**Stored rows**

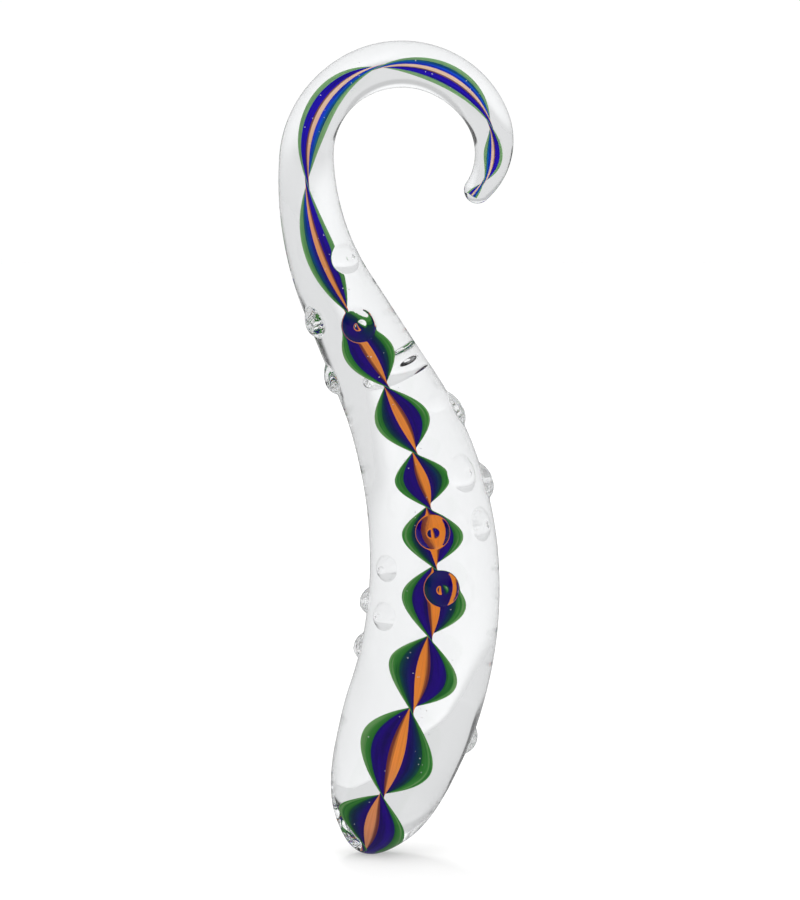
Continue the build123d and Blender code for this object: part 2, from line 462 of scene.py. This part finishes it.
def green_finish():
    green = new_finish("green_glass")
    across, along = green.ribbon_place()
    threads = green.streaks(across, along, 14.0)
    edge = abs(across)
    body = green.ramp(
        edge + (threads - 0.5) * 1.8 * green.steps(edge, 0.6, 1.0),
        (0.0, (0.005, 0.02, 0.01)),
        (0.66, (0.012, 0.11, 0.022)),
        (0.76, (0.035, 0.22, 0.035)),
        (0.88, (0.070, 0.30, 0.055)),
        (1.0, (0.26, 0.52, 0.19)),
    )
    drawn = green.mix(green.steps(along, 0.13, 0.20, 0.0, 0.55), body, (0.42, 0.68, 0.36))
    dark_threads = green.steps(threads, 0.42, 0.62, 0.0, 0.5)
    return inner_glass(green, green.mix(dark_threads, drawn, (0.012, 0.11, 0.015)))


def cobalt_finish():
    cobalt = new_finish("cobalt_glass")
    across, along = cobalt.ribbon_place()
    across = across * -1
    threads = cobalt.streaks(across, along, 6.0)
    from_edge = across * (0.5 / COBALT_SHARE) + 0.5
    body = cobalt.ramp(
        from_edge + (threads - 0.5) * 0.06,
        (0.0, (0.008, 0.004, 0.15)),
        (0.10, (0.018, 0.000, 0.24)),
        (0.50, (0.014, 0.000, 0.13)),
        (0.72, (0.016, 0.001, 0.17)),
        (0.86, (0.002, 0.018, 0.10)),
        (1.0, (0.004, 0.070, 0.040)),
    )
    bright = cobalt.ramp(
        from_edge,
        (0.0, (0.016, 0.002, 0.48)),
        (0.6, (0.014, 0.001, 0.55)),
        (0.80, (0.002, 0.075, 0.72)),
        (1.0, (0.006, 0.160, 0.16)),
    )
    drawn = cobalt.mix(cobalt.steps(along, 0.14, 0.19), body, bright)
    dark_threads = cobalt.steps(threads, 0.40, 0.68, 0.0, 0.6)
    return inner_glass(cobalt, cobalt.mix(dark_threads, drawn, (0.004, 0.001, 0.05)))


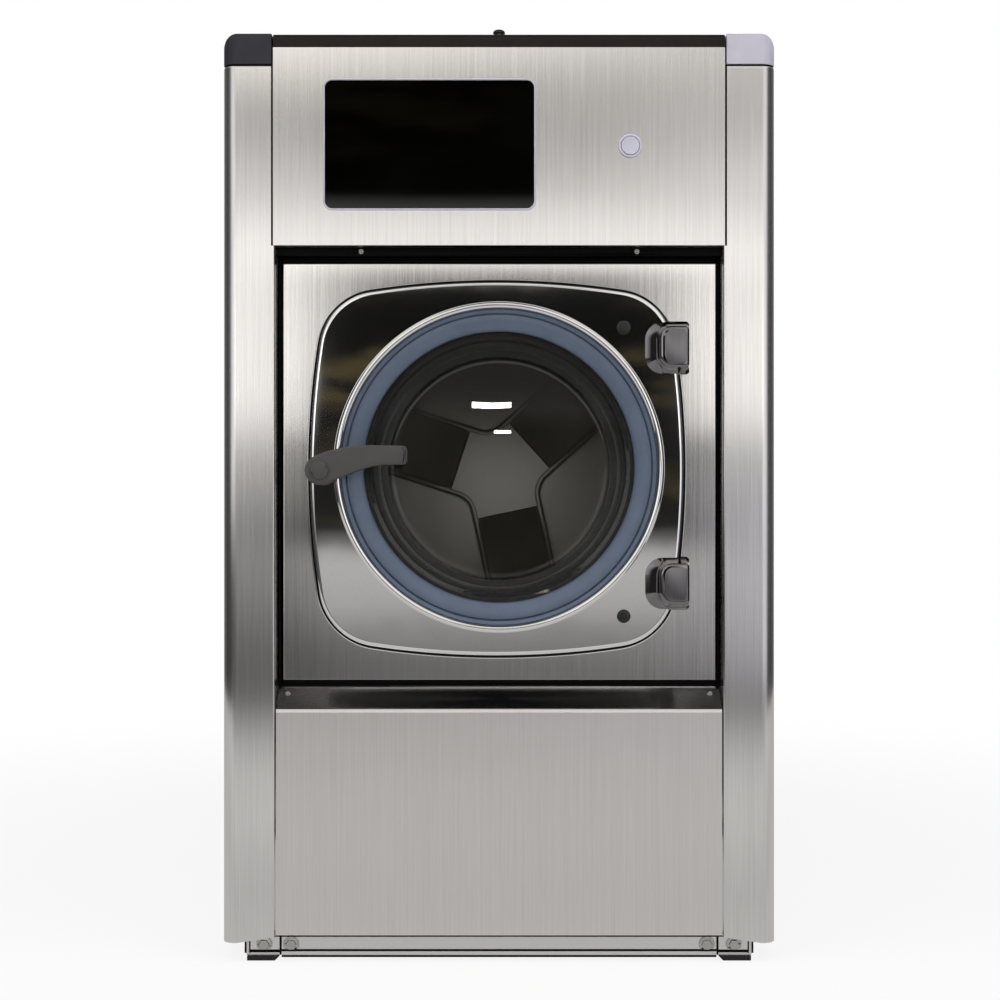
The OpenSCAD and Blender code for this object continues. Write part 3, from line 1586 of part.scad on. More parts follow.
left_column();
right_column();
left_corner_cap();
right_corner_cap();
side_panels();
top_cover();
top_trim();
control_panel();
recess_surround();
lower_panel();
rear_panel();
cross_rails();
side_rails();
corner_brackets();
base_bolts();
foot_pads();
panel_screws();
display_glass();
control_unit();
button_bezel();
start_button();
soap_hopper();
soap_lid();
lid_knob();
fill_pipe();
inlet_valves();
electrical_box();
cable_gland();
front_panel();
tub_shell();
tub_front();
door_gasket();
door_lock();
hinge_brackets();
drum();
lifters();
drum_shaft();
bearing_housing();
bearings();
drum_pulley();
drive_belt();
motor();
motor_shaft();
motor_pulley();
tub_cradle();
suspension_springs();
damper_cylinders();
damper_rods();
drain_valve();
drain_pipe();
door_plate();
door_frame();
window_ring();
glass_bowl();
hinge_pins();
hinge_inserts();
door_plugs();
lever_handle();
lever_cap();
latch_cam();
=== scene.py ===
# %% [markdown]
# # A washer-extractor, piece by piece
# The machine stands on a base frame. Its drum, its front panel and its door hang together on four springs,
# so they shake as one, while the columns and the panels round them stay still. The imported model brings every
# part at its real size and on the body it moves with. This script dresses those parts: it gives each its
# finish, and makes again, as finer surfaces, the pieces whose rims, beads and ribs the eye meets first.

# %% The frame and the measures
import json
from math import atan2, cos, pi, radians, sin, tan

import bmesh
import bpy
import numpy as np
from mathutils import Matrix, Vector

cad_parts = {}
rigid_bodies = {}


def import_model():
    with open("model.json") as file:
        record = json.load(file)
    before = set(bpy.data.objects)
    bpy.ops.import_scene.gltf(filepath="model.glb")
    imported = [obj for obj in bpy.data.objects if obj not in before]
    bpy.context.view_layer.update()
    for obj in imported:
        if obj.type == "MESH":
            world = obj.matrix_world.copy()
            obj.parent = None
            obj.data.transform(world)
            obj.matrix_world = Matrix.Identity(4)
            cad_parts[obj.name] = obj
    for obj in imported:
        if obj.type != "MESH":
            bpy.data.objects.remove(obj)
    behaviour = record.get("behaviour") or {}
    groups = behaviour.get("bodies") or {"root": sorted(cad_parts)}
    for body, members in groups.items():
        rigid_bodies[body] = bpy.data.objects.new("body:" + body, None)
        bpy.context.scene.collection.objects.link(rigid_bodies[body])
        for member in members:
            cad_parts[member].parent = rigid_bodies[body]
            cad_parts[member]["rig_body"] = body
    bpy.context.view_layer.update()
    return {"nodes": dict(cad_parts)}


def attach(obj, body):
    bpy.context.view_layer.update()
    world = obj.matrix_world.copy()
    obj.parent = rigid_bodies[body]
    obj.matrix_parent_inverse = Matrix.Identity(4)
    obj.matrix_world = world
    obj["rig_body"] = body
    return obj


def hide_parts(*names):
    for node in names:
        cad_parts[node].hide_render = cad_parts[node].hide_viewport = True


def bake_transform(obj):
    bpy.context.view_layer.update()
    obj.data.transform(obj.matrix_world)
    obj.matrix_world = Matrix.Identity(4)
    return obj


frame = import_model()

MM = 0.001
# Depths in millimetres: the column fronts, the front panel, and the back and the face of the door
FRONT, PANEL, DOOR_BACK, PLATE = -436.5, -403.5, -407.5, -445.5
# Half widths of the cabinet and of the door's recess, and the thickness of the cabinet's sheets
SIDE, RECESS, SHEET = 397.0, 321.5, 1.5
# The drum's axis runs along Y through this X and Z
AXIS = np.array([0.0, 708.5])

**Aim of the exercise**
From the listing above, output exactly the run of lines that starts with the line containing "soap_hopper();" and ends with the line containing "cad_parts[member].parent = rigid_bodies[body]".

**Solved problem**
soap_hopper();
soap_lid();
lid_knob();
fill_pipe();
inlet_valves();
electrical_box();
cable_gland();
front_panel();
tub_shell();
tub_front();
door_gasket();
door_lock();
hinge_brackets();
drum();
lifters();
drum_shaft();
bearing_housing();
bearings();
drum_pulley();
drive_belt();
motor();
motor_shaft();
motor_pulley();
tub_cradle();
suspension_springs();
damper_cylinders();
damper_rods();
drain_valve();
drain_pipe();
door_plate();
door_frame();
window_ring();
glass_bowl();
hinge_pins();
hinge_inserts();
door_plugs();
lever_handle();
lever_cap();
latch_cam();
=== scene.py ===
# %% [markdown]
# # A washer-extractor, piece by piece
# The machine stands on a base frame. Its drum, its front panel and its door hang together on four springs,
# so they shake as one, while the columns and the panels round them stay still. The imported model brings every
# part at its real size and on the body it moves with. This script dresses those parts: it gives each its
# finish, and makes again, as finer surfaces, the pieces whose rims, beads and ribs the eye meets first.

# %% The frame and the measures
import json
from math import atan2, cos, pi, radians, sin, tan

import bmesh
import bpy
import numpy as np
from mathutils import Matrix, Vector

cad_parts = {}
rigid_bodies = {}


def import_model():
    with open("model.json") as file:
        record = json.load(file)
    before = set(bpy.data.objects)
    bpy.ops.import_scene.gltf(filepath="model.glb")
    imported = [obj for obj in bpy.data.objects if obj not in before]
    bpy.context.view_layer.update()
    for obj in imported:
        if obj.type == "MESH":
            world = obj.matrix_world.copy()
            obj.parent = None
            obj.data.transform(world)
            obj.matrix_world = Matrix.Identity(4)
            cad_parts[obj.name] = obj
    for obj in imported:
        if obj.type != "MESH":
            bpy.data.objects.remove(obj)
    behaviour = record.get("behaviour") or {}
    groups = behaviour.get("bodies") or {"root": sorted(cad_parts)}
    for body, members in groups.items():
        rigid_bodies[body] = bpy.data.objects.new("body:" + body, None)
        bpy.context.scene.collection.objects.link(rigid_bodies[body])
        for member in members:
            cad_parts[member].parent = rigid_bodies[body]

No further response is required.